GOAL:
Return exactly and only these lines: the first of the listing through the one containing "RIM_ROUND = 0.25".
═══ GIVEN INFORMATION ═══
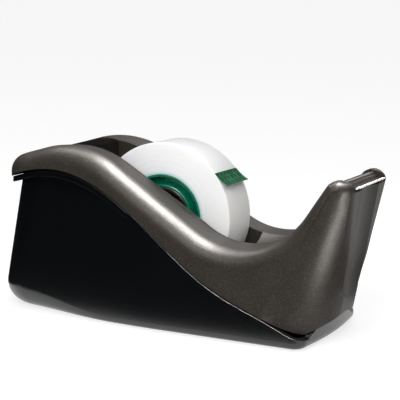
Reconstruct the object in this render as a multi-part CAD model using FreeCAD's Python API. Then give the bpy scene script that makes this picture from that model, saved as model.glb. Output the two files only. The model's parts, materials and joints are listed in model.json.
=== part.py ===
import FreeCAD, Part

import math
import os

os.makedirs("parts", exist_ok=True)

# Weighted desktop tape dispenser, millimetres. +X points to the cutter, +Z up, and the desk is z = 0.
# Every outline is a list of (a, b, radius) corners whose radii are drawn as arcs.
V = FreeCAD.Vector

# Tape roll and hub
ROLL_RADIUS = 28.5
ROLL_WIDTH = 19.0
ROLL_X = -6.9
ROLL_Z = 40.0
CORE_RADIUS = 16.2
CORE_RING = 1.0
CORE_WEB_FACE = -6.0
CORE_WEB = 1.4
CORE_ROOT_RADIUS = 13.2
CORE_RIM_RADIUS = 12.1
CORE_BORE_RADIUS = 11.25
HUB_RADIUS = 11.2
HUB_HALF_WIDTH = 9.35
HUB_BOSS_RADIUS = 5.0
HUB_JOINT = 0.05
HUB_HOLES = 6
HUB_HOLE_RADIUS = 1.7
HUB_HOLE_CIRCLE = 7.5
TAB_ANGLE = math.radians(40)
TAB_LIFT = math.radians(15)
TAB_LENGTH = 6.8
TAB_THICKNESS = 0.35
AXLE_RADIUS = 2.5
RUNNING_FIT = 0.05
RIM_ROUND = 0.25

# Housing
FOOT_DROP = 0.4
SHELL_WALL = 2.2
BASE_WALL = 2.4
SKIRT = 1.8
SKIRT_BOTTOM = 12.0
SHELL_ROUNDS = (7.0, 3.0)
HOLLOW_ROUNDS = (3.0, 1.5)
BASE_ROUNDS = (8.5, 2.5)
CAVITY_ROUNDS = (6.0, 1.2)
HALF_SPAN = 60.0
SHELL_TOP = 70.0
BALLAST_TOP = 44.0
LIP_INSET = 0.6
LIP_TOP = -1.0
LIP_BOTTOM = -3.0
LIP_ROUNDS = (6.4, 2.4)
LIP_FRONT = 40.0
NOSE_FLOOR_TOP = 0.6
TONGUE_TOP = 2.5
TONGUE_GAP = 0.2

# Shoulder tops, which fall towards the well from DISH_OUTER, and the seam line beside its edge
DISH_OUTER = 20.0
DISH_REAR = -64.0
DISH_FRONT = 2.0
DISH_CROWN = (-36.0, 68.0, 40)
EDGE_STRIP = 1.0
EDGE_GROOVE = 0.4
GROOVE_DEPTH = 0.7

# Well that the roll stands in
WELL_HALF_WIDTH = 11.0
WELL_REAR = -38.5
WELL_FRONT = 26.4
WELL_FLOOR = 8.4
LINER_WALL = 1.6
LINER_GAP = 0.1
CHEEK = 1.1

# Rear channel behind the well
CHANNEL_HALF_WIDTH = 17.0
CHANNEL_CREST_X = -52.5

# Tape landing and cutter at the nose
RECESS_HALF_WIDTH = 16.6
RECESS_FLOOR = 52.0
RECESS_FRONT = 69.6
NOSE_SILL = 57.2
CUTTER_TIP_X = 73.6
CUTTER_THICKNESS = 0.6
CUTTER_HALF_WIDTH = 15.6
CUTTER_TEETH = 24
CUTTER_TILT = 4.0
TOOTH_DEPTH = 1.0
NOSE_SCOOP_RADIUS = 30.0
NOSE_SCOOP_DEPTH = 1.6
NOSE_SCOOP_FOOT = 25.0
FRONT_ARCH_RADIUS = 44.0
FRONT_ARCH_TOP = 10.0
FRONT_ARCH_START = 52.0

# Fasteners and feet
CASE_SCREWS = ((-38.0, 18.0), (40.0, 17.5))
FEET = ((-50.0, 9.5), (45.0, 15.0))
FOOT_RADIUS = 5.0
FOOT_POCKET = 1.2
BOSS_RADIUS = 3.2
BOSS_BOTTOM = 8.0
SCREW_RADIUS = 1.3
SCREW_HEAD_RADIUS = 2.7
SCREW_SEAT = 5.4
SCREW_TIP = 17.0
PLATEN_SCREW_RADIUS = 1.0
PLATEN_SCREWS = ((65.0, -9.0), (65.0, 9.0))
PLATEN_SCREW_HEAD = 2.2
PLATEN_SCREW_TIP = 55.5

# Plan outlines of the top shell at the desk and at its top, as their +Y halves from rear to front
SHELL_LOW = [(-71.9, 27.5, 17), (-8, 30.8, 300), (64.0, 29.0, 27.5)]
SHELL_HIGH = [(-71.9, 25.5, 14), (-8, 28.4, 300), (75.2, 21.2, 2.5)]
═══
SOLUTION FOR THIS PROBLEM:
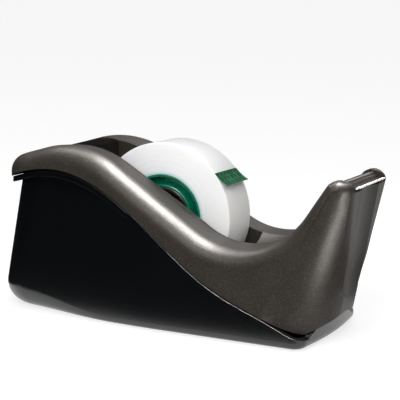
Reconstruct the object in this render as a multi-part CAD model using FreeCAD's Python API. Then give the bpy scene script that makes this picture from that model, saved as model.glb. Output the two files only. The model's parts, materials and joints are listed in model.json.
=== part.py ===
import FreeCAD, Part

import math
import os

os.makedirs("parts", exist_ok=True)

# Weighted desktop tape dispenser, millimetres. +X points to the cutter, +Z up, and the desk is z = 0.
# Every outline is a list of (a, b, radius) corners whose radii are drawn as arcs.
V = FreeCAD.Vector

# Tape roll and hub
ROLL_RADIUS = 28.5
ROLL_WIDTH = 19.0
ROLL_X = -6.9
ROLL_Z = 40.0
CORE_RADIUS = 16.2
CORE_RING = 1.0
CORE_WEB_FACE = -6.0
CORE_WEB = 1.4
CORE_ROOT_RADIUS = 13.2
CORE_RIM_RADIUS = 12.1
CORE_BORE_RADIUS = 11.25
HUB_RADIUS = 11.2
HUB_HALF_WIDTH = 9.35
HUB_BOSS_RADIUS = 5.0
HUB_JOINT = 0.05
HUB_HOLES = 6
HUB_HOLE_RADIUS = 1.7
HUB_HOLE_CIRCLE = 7.5
TAB_ANGLE = math.radians(40)
TAB_LIFT = math.radians(15)
TAB_LENGTH = 6.8
TAB_THICKNESS = 0.35
AXLE_RADIUS = 2.5
RUNNING_FIT = 0.05
RIM_ROUND = 0.25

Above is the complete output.